• **Directions for this task**
Check every line below for the word "points" and copy the ones that have it.

---------- Material supplied

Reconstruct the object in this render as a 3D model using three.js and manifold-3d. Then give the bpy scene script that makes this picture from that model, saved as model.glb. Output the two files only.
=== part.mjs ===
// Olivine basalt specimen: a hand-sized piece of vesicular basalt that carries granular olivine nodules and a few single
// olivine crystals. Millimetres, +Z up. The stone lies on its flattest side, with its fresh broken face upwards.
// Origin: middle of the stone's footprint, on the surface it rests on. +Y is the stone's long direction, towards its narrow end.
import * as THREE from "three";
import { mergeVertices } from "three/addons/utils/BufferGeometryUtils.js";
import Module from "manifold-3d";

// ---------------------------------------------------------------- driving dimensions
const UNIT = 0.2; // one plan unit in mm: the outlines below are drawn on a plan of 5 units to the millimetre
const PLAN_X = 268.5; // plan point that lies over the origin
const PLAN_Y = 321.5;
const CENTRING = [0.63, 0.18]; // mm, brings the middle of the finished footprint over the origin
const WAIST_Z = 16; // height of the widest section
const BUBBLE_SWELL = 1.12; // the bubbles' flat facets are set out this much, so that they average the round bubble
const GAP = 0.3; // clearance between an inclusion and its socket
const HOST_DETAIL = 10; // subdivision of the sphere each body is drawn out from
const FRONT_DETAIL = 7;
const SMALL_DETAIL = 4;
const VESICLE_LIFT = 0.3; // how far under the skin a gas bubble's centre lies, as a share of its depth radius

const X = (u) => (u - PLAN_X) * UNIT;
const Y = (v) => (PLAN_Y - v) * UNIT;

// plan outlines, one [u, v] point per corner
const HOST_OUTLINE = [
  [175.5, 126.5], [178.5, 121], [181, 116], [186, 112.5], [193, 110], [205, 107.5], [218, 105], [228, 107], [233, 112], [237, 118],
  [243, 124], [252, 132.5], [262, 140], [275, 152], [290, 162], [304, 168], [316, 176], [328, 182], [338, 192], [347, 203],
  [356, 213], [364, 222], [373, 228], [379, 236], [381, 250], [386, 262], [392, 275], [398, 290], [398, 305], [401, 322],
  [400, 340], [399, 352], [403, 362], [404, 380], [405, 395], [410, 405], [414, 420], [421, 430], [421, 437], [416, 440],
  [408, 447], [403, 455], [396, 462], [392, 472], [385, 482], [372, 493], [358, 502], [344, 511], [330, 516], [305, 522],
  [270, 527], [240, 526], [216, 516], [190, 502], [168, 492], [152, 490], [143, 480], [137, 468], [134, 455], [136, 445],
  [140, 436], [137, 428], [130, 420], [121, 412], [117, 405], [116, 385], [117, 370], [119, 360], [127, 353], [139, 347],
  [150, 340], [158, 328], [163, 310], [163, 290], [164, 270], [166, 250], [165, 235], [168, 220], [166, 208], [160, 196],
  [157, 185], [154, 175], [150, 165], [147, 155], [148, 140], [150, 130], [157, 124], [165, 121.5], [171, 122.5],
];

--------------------
---------- Material supplied

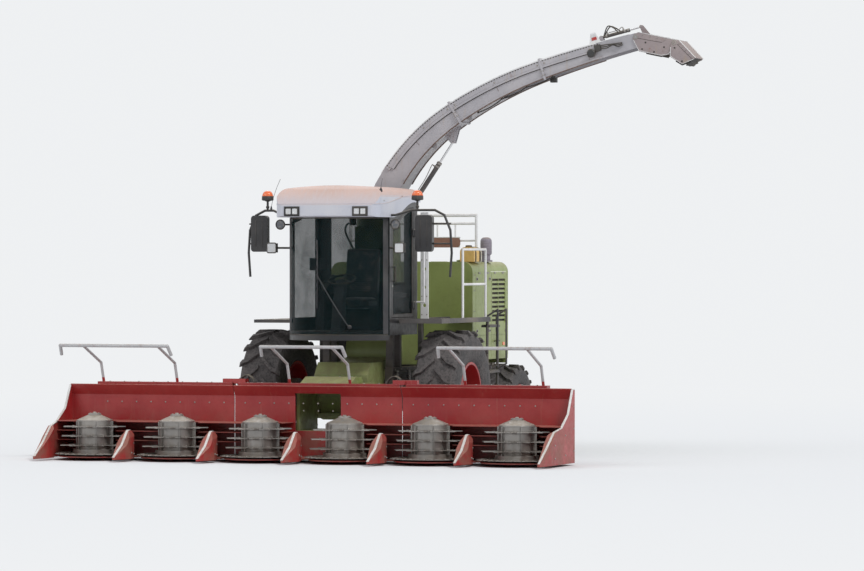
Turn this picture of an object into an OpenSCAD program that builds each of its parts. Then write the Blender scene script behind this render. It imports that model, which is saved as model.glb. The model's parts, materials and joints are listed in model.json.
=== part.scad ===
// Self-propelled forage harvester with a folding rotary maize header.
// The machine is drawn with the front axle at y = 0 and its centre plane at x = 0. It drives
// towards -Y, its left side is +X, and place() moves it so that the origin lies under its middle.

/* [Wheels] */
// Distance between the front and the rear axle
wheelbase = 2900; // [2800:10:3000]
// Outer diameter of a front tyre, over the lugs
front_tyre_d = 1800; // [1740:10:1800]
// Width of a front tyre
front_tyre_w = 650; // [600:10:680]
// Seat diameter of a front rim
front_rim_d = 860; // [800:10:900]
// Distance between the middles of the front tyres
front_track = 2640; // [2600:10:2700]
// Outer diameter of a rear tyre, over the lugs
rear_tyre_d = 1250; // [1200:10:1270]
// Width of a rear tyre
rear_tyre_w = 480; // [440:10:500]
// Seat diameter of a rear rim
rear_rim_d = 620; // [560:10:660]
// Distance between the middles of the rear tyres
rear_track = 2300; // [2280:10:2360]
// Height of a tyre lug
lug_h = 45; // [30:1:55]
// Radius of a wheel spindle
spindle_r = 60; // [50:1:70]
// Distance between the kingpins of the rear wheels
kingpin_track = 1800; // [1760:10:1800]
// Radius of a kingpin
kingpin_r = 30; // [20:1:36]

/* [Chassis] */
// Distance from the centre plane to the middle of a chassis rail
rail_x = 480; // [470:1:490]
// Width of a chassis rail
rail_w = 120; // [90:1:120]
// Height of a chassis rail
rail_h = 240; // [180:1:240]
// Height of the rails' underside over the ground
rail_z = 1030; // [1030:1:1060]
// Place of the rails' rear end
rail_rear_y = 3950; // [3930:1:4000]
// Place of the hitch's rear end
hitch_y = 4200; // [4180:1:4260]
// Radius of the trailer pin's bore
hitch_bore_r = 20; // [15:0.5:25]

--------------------
---------- Material supplied

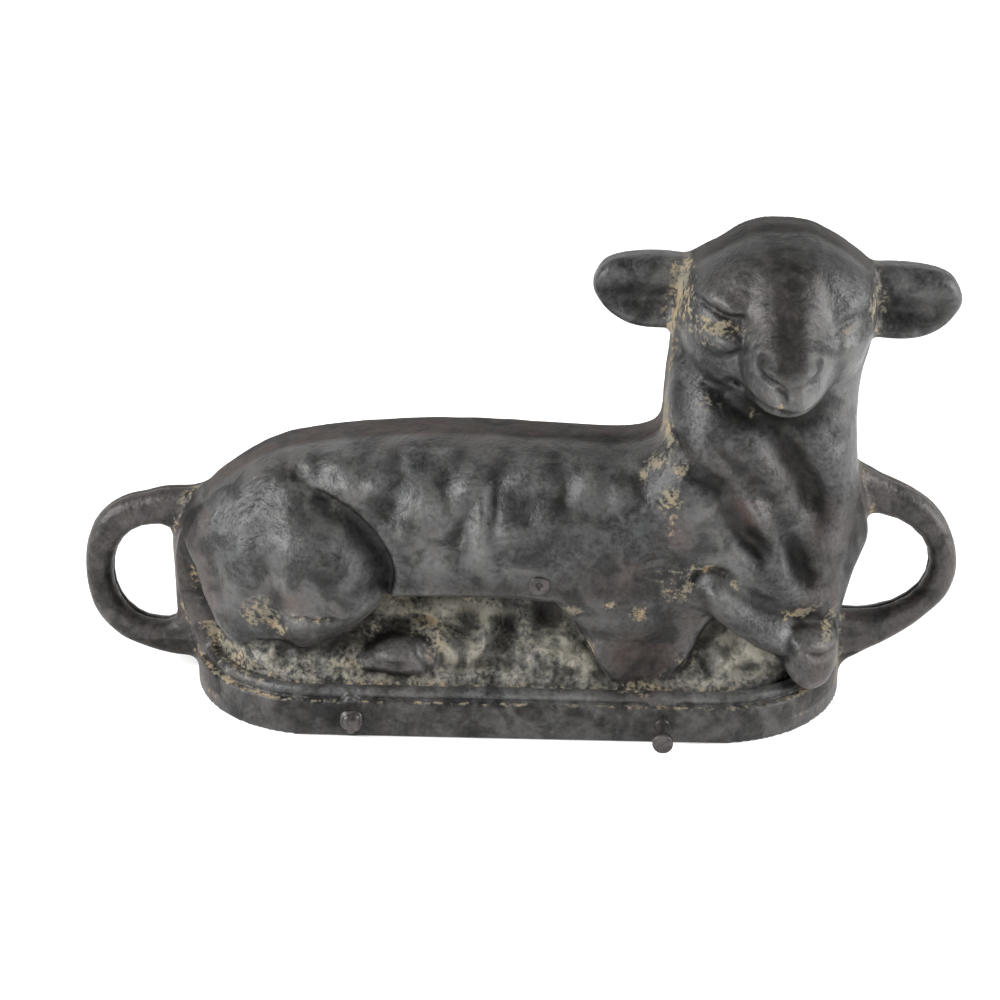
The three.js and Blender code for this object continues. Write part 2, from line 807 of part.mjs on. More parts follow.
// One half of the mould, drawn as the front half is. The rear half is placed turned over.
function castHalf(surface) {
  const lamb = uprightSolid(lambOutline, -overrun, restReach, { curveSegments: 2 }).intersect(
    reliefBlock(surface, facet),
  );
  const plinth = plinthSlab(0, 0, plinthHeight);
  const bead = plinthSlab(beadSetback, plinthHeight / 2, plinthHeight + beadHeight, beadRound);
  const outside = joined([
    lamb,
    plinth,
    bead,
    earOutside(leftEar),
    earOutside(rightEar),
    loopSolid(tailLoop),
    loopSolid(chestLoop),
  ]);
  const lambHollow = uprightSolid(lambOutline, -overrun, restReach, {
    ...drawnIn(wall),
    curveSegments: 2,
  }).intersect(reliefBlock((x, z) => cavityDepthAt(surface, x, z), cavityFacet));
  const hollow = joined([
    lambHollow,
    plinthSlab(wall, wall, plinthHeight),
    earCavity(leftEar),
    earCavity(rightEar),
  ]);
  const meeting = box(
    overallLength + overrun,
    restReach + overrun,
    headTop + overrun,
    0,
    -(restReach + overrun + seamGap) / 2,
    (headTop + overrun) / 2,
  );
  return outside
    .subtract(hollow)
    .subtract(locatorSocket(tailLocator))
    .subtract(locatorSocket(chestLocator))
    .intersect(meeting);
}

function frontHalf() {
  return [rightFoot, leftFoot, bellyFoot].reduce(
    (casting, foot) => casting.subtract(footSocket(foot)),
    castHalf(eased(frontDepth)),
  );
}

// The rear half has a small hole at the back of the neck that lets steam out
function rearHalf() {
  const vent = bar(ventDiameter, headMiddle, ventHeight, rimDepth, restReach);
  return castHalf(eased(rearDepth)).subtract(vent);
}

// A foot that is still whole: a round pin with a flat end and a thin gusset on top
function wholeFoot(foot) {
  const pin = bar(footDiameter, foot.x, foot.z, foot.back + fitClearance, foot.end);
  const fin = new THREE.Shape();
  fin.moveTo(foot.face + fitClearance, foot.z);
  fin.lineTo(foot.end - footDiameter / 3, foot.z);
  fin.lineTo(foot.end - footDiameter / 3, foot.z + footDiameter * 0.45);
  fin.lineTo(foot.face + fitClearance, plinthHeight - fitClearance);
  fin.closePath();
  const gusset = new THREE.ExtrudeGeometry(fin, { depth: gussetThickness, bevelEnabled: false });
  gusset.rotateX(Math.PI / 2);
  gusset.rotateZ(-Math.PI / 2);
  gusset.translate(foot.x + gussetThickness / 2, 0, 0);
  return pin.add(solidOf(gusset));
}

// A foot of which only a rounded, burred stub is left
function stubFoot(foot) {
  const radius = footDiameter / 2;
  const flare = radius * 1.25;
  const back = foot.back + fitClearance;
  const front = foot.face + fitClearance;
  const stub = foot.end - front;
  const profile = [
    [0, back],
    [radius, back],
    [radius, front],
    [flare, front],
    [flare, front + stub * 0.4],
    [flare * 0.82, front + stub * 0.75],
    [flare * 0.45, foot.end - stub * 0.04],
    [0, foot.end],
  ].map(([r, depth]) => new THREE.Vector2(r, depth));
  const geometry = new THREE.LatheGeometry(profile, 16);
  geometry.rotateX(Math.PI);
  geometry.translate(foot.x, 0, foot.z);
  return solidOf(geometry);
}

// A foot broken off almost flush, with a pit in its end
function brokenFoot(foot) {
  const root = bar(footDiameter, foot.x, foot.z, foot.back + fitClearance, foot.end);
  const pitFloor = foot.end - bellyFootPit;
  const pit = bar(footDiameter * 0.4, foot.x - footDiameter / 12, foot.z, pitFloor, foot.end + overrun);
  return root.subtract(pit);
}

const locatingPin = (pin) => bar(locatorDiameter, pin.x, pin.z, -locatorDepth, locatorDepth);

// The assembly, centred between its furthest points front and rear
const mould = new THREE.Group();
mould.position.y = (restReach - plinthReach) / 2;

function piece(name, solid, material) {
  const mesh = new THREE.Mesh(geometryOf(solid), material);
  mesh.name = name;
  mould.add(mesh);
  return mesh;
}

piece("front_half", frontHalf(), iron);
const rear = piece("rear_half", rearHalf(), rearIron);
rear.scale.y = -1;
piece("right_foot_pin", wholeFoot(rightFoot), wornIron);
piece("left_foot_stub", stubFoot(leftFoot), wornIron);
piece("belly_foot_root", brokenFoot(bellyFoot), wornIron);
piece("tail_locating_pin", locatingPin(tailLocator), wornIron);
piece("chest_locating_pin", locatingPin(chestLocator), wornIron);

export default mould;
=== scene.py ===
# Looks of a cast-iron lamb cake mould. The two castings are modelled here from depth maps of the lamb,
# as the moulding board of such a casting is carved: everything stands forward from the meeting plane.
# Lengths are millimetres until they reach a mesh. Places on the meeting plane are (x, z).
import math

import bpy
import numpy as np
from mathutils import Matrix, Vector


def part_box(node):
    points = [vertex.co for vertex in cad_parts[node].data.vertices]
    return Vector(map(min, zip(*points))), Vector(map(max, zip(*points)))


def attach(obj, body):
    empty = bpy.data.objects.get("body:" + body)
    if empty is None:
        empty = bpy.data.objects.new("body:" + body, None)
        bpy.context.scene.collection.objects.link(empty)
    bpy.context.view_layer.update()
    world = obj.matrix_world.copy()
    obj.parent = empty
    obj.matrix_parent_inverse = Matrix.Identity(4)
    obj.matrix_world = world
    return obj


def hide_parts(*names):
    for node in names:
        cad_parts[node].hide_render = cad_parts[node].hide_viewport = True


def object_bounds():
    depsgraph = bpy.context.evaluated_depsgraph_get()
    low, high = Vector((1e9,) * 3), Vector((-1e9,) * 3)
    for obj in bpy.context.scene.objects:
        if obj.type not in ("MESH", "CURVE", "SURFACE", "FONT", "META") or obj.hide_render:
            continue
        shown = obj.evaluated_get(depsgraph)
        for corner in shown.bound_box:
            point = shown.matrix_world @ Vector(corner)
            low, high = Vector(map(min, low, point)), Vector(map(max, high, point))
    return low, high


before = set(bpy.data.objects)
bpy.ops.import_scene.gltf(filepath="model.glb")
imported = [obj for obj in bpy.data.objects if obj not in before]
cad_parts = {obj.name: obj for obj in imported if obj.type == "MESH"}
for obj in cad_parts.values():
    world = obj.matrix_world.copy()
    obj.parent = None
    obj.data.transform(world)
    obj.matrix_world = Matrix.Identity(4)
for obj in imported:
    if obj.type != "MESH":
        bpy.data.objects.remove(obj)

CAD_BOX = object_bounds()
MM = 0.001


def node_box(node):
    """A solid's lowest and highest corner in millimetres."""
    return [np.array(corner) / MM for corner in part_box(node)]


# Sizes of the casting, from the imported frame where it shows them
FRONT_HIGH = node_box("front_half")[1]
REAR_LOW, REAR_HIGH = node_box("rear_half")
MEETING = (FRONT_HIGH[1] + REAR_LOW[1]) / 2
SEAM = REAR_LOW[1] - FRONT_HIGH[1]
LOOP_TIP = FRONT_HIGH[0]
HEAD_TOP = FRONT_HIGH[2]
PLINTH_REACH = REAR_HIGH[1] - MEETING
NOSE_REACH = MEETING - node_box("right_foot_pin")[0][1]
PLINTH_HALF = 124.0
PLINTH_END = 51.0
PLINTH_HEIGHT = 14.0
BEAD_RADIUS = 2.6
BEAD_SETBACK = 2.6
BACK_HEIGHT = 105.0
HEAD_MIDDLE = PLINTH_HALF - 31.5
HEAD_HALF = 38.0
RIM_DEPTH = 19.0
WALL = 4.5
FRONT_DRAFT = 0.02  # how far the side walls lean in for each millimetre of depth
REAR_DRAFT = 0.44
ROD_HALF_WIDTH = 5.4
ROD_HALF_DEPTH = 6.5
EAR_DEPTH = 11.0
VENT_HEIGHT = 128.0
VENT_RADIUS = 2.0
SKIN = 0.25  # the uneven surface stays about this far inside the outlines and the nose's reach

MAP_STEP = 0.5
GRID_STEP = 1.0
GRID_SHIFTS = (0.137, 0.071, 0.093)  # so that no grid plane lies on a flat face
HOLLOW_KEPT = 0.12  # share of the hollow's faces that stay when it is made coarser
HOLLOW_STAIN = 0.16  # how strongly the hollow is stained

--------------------

• **The answer**
// The assembly, centred between its furthest points front and rear
    points = [vertex.co for vertex in cad_parts[node].data.vertices]
    return Vector(map(min, zip(*points))), Vector(map(max, zip(*points)))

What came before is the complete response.